木村草弥『信天翁』(澪標、2020年03月01日発行)
木村草弥『信天翁』は歌集。帯に、
〈信天翁〉描ける青きコースターまなかひに白き砂浜ありぬ
という歌がある。
非常に強く惹かれた。「まなかひにありぬ」は幾とおりにも読むことができる。ひとつは、砂浜を見ている。ひとつは、現実には見ていないが、目に砂浜が映っている。ひとつは、記憶(幻想)としての砂浜が目の中にある。ほかにも違った読み方があると思うが、私は三番目の読み方をする。そして、そう読むとき、また違ったものを感じている。

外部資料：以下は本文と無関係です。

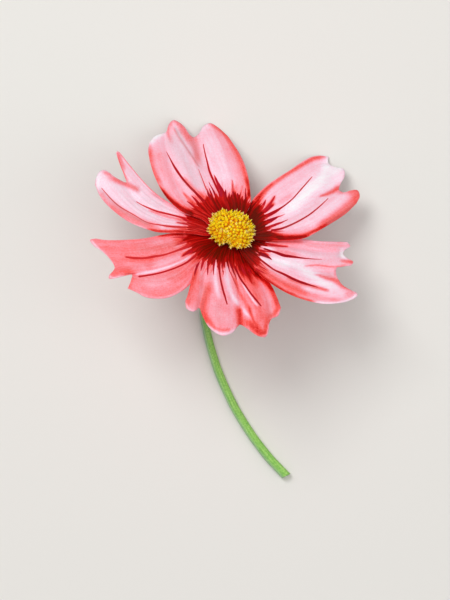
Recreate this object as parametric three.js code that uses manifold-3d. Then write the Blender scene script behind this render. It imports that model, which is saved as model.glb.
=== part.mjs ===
// A cosmos flower cut with its stem and lying on a flat surface: six notched ray petals round a
// golden disc, a ring of inner bracts behind them, and a green stem that bends down from the back
// of the bloom and lies along the surface. Millimetres, +Z up. Two petal tips and the stem touch
// the surface, and the bloom faces up, tipped to one side.

import * as THREE from 'three';
import { mergeVertices } from 'three/addons/utils/BufferGeometryUtils.js';
import Module from 'manifold-3d';

// The bloom. Its plane passes through headCentre, and its axis tips leanAngle from upright toward
// leanDirection. Azimuths round the bloom count counter-clockwise from its lowest side.
const headCentre = new THREE.Vector3(-0.8, -1.7, 21.5);
const leanAngle = 40;
const leanDirection = 72;

// The petals. Each narrows to a claw beside the receptacle, under the rim of the disc, and laps its
// neighbours from the shoulder outward. foldGrowth sets how fast a fold deepens toward the tip.
const petalThickness = 0.64;
const petalRows = 10;
const rowSpacing = 1.5;
const petalStepsPerPoint = 2;
const clawRadius = 3.4;
const clawShare = 0.66;
const shoulderRadius = 5.8;
const shoulderOverlap = 5;
const edgeLiftReach = 1.6;
const edgeLiftAtClaw = 0.6;
const bloomRadius = 36;
const cupRise = 3.8;
const foldGrowth = 1.5;
const petalColour = 0xf4a3ad;

// The disc: a low dome with a conical underside, covered by short tubular florets.
const discFoot = { radius: 2.6, height: 0.72 };
const dome = { radius: 5.5, base: 2.85, rise: 2.2 };
const domeSides = 18;
const domeSteps = 4;
const floretCount = 66;
const floretSides = 5;
const floretRadius = 0.72;
const floretFootRadius = 0.5;
const floretLength = 0.95;
const floretBevel = 0.25;
const floretSunk = 0.4;
const floretLastAngle = 94;
const goldenAngle = 137.508;
const discColour = 0xe3a912;

// The receptacle, as [radius, height] from the top of the stem up. Heights here are along the
// bloom's axis, from headCentre.
const receptacle = [[1, -5.6], [1.5, -4.4], [2.4, -3.3], [2.55, -2.6], [2.6, 0.35]];
const receptacleSides = 20;

// The two rings of bracts behind the petals. The inner ring is a collar with broad bracts; the outer
// bracts are narrow and grow from the receptacle. A path gives each bract's course as [share of its
// length, height], and turn is the azimuth of the first.
const bractCount = 8;
const bractThickness = 0.6;
const bractRows = 4;
const bractEndWidth = 0.25;
const bractRootShare = 0.12;
const bractTipShare = 0.97;
const seatGap = 0.35;
const collar = { bottom: -2.5, top: -1.25, wall: 0.8 };
const innerBract = {
  length: 4.9, width: 3.9, fullest: 1, turn: 10, stagger: 0.12,
  path: [[0.06, -1.9], [0.4, -1.75], [1, -1.2]],
};
const innerBractColour = 0x8a6a3c;
const outerBract = {
  root: 1, length: 7.6, width: 1.9, fullest: 0.8, turn: 32,
  path: [[0, -4.1], [0.45, -4.5], [1, -5.6]],
};

// The stem: round, a little thicker toward the cut, which is slightly slanted. stemUnderBloom gives
// the heights on the bloom's axis that it passes before it bends away.
const stemUnderBloom = [-2.5, -6, -9.5];
const stemSides = 10;
const stemRadiusAtHead = 0.98;
const stemRadiusAtCut = 1.2;
const stemSteps = 34;
const cutSlant = 0.35;
const stemColour = 0x7fae5c;

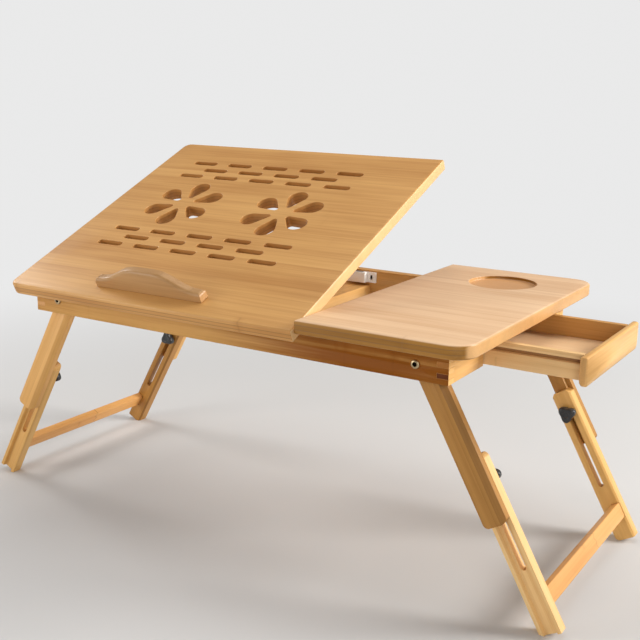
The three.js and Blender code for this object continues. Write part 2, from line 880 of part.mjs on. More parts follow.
function pivotBolt(inward) {
  const outside = -(railThickness + legSideGap);
  const flange = upperThickness + tongueDepth + seatGap;
  const profile = [
    [0, outside - pivotHeadHeight + socketDepth], [socketRadius, outside - pivotHeadHeight + socketDepth],
    [socketRadius, outside - pivotHeadHeight], [pivotHeadRadius, outside - pivotHeadHeight],
    [pivotHeadRadius, outside], [pivotRadius, outside], [pivotRadius, flange],
    [pivotHeadRadius, flange], [pivotHeadRadius, flange + pivotFlangeHeight],
    [0, flange + pivotFlangeHeight],
  ];
  return turned(profile, inward);
}

function insertNut(inward) {
  const start = upperThickness + tongueDepth - insertLength + seatGap;
  const end = upperThickness + tongueDepth - seatGap;
  const bore = studRadius + seatGap;
  const profile = [[bore, start], [insertRadius, start], [insertRadius, end], [bore, end], [bore, start]];
  return turned(profile, inward);
}

function knobStud(inward) {
  const start = upperThickness + tongueDepth - insertLength + 2 * seatGap;
  const end = upperThickness + lowerThickness + seatGap + knobCollarHeight + knobHeight / 2;
  return turned([[0, start], [studRadius, start], [studRadius, end], [0, end]], inward);
}

// Clamp knob: a round collar under a three-lobed grip
function knob(inward) {
  const start = upperThickness + lowerThickness + seatGap;
  const lip = start + knobCollarHeight;
  const points = [];
  for (let i = 0; i < knobSteps; i += 1) {
    const angle = (i * Math.PI * 2) / knobSteps;
    const radius = knobRadius + knobLobe * Math.cos(knobLobes * angle);
    points.push([radius * Math.cos(angle), radius * Math.sin(angle)]);
  }
  const gripNear = Math.min(inward * lip, inward * (lip + knobHeight));
  const grip = alongY(polygon(points), gripNear, gripNear + knobHeight, 8, knobEdge);
  const collar = yCylinder(0, 0, knobCollarRadius, inward * start, inward * (lip + knobEdge));
  const bore = yCylinder(0, 0, studRadius + seatGap, inward * (start - cutOverrun),
    inward * (lip + knobHeight / 2 + seatGap));
  return cut(join(grip, collar), bore);
}

function legSet(sideName, out) {
  const set = new THREE.Group();
  const rows = [['front', legFront, 1], ['back', legBack, -1]];
  for (const [rowName, y, inward] of rows) {
    const leg = new THREE.Group();
    leg.position.set(out * pivotX, y, pivotZ);
    leg.rotation.y = -out * splay;
    const label = `${sideName}_${rowName}`;
    const lower = named(`${label}_lower_leg`, lowerLeg(out, inward), legBamboo());
    lower.position.y = inward * upperThickness;
    const clamp = new THREE.Group();
    clamp.position.z = -studReach;
    clamp.add(
      named(`${label}_insert_nut`, insertNut(inward), brass()),
      named(`${label}_knob_stud`, knobStud(inward), steel()),
      named(`${label}_knob`, knob(inward), blackPlastic()),
    );
    leg.add(
      named(`${label}_upper_leg`, upperLeg(inward), legBamboo()),
      lower,
      named(`${label}_pivot_bolt`, pivotBolt(inward), steel()),
      clamp,
    );
    set.add(leg);
  }
  const bar = named(`${sideName}_crossbar`, crossbar(out), legBamboo());
  bar.position.set(out * pivotX, 0, pivotZ);
  bar.rotation.y = -out * splay;
  set.add(bar);
  return set;
}

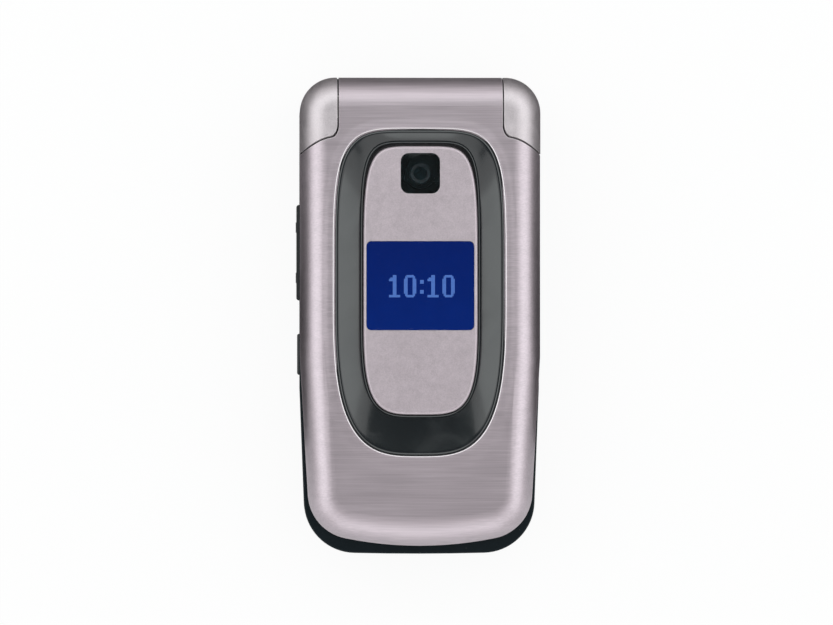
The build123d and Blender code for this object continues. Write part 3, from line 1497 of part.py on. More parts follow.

描かれた信天翁には砂浜は映っていない。その砂浜は、木村の夢なのだ。信天翁が記憶(幻想)の砂浜を目の中に閉じこめてゆったりと空を飛んでいる。どこへいくのか。だれも知らないが、信天翁は知っている、ということを木村は知っている。
そして、それは木村の夢であると同時に、その信天翁を描いただれか(画家)の夢でもある。画家は目の中に砂浜を描かなかったかもしれない。描いてなくても、この信天翁を見たら、そのひとは信天翁が見ているものが見えるに違いない、と信じて描いたのだ。
そう考えるとき、木村が見ているのは、信天翁なのか、信天翁の夢なのか、あるいは画家の夢なのか、木村の夢なのか、渾然として、わからなくなる。すべては融合してひとつになり、また、その融合したひとつのなかから、瞬間瞬間に、その「ひとつ」があらわれてきて、ゆっくりと飛ぶ。どこへ行くでもなく、漂ってみせる。
そんなことを思ったのである。
歌集を開くと、この歌には「稲田教子さん死去」という前書きがついている。信天翁は、前田さんか。白き砂浜は前田さんが向かっている世界か。歌のなかで繰り返される「あ」の響きが、その世界が「狭い」ものではなく、どこまでも広がっていると教えてくれる。つまり、「希望」のようなものとして見えてくる。「死」が「希望」というのは矛盾しているかもしれないが、「絶望」とは違うかなしさがある。
「兄・木村重信死去」という前書きの歌もある。
吉凶のいづれか朱き実のこぼれ母系父系のただうす暗し
さらに、
つくつくよわが庭の木に産卵せよ黐(もち)がよいかえ山茶花よきか
「産卵」ということばがあるが、なぜか「死」を連想させる。蝉は産卵して死んでいくからだろうか。
まどろみのみどりまみれぞ松園の春画に見つる繁き陰毛(にこげ)は
この歌にさえ、死を感じる。セックス、エクスタシーが「小さな死」だからだろうか。いや、そうではなく、もっと巨大な「死」だ。「産卵」と同じように、「生」そのものと拮抗する「死」。
信天翁の一首の「死」もまた「生」と拮抗し、その「生」は「死」と拮抗している。つまり、そこには「矛盾」のようなもの、「渾沌」のようなものがあり、それが歌を支えている。歌の「響き」を支えている。どの歌も、響きが強く美しい。
この歌集では、私がいま引用した「信天翁」の連作のあと、口語自由律の短歌が書かれている。その歌も、響きが非常に強い。読んでいて(音読するわけではないが)、思わず背筋がのびる。私の肉体の中を「声」が走っていく。
水着を剥いで引き出したつんと尖る乳首、若い固い乳房。
贅肉のない鍛えた体幹、その真ん中の凹んだ臍が綺麗だ
漢字のつかい方が堂に入っているというか、「音」を鋭敏にしている。「音」のエッジを尖らせている。その強さが、妙な不気味さを持っている。それが死を感じさせるのか、それとも死の歌を読んできたから、私が「誤読」するのか。
どちらであるか、いまは判断できない。
服部信(はっとりまこと)が死んだと恵美子さんからハガキが来た 八十九歳の死
この散文みたいな一首も、私は非常に好きだ。ありのままに、ことばが動いた。ことばが寄り道をしていない。そこに、強烈な「正直」がある。だれのための歌でもない。ただ木村自身のための歌だ。
こういう正直の前では、私は、ただ息をのむ。語りかけることばがない。何を書いても、それは「嘘」になる。